Frank's supporters in both parties said that his efforts to close a deal showed that his reputation for combativeness - honed during the early years of the Bush administration and, especially, during the 1998 impeachment saga when he was one of the most outspoken critics of prosecutor Kenneth W. Starr - has always been exaggerated.
"Barney knows when to be partisan and when to be pragmatic," said John J. LaFalce, a former congressman from New York who preceded Frank as the ranking Democrat on the finance committee. "He knows that half a salami is better than no salami."
In negotiations in the House, Frank has made several compromises to win approval of the measures. Last Tuesday, he agreed to restore a $4 billion program to help municipalities cope with the foreclosure crisis to a mortgage bill. Frank had supported the funding originally, but removed it from the bill because of a White House veto threat. Representative Maxine Waters, a Democrat of California who is a senior member of Frank's committee, had threatened to withhold support for the Fannie Mae and Freddie Mac rescue plan unless the funding was restored.
Frank said he expects the legislation to pass the House this week as an attachment to the mortgage bill. President Bush could receive the legislation for his signature by the end of this week. The White House has been generally supportive of the bill, but has said that Bush would veto legislation if it includes the $4 billion. Frank said he does not expect the White House to follow through on the threat.

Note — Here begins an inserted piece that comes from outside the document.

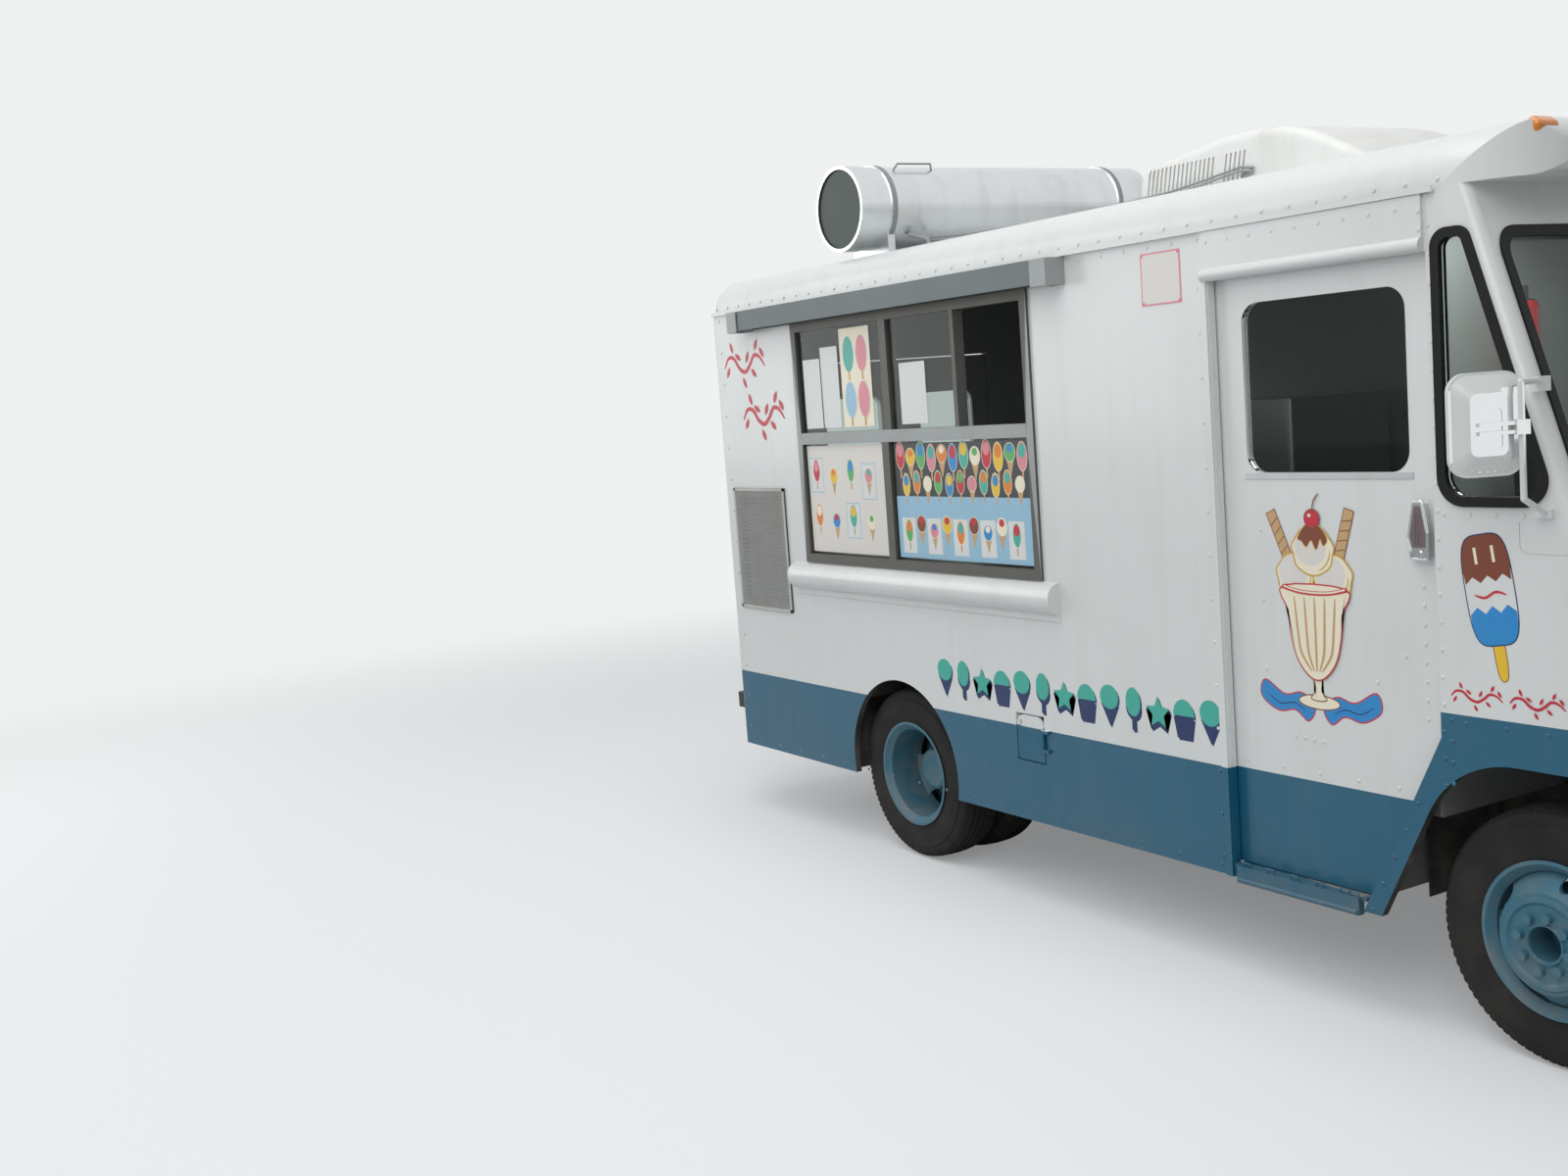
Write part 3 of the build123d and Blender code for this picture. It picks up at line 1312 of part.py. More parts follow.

Fannie and Freddie were chartered by the federal government to support the mortgage market, but are structured as private companies that pay dividends to their investors. The companies buy home mortgages from primary lenders, thus making it easier for banks to offer more loans to consumers. The rescue plan backed by Frank and Paulson would give the Treasury Department far more authority to lend to the entities, whose stock prices have plummeted in recent weeks, and would also tighten federal regulation and oversight.
Since Democrats took power in 2006, Frank's committee has compiled one of the more prolific records in Congress, passing mortgage reform legislation, an economic stimulus package, and a new law that makes it easier for pension funds and state and city governments to divest from Sudan.
In an interview, Frank said that he was surprised to be spending so much time coping with the crisis at Fannie and Freddie, but saw a potential silver lining if passing the emergency legislation would enhance the Democrats' standing and make business leaders reconsider the "grand bargain" he offered in 2006.
"One of the problems we've had is that liberalism and being pro-business are somehow inconsistent," Frank said.
"What we've done is deflate this myth that liberal Democrats are somehow bad for business. We've shown we're better for business than the very rigidly ideological Republicans."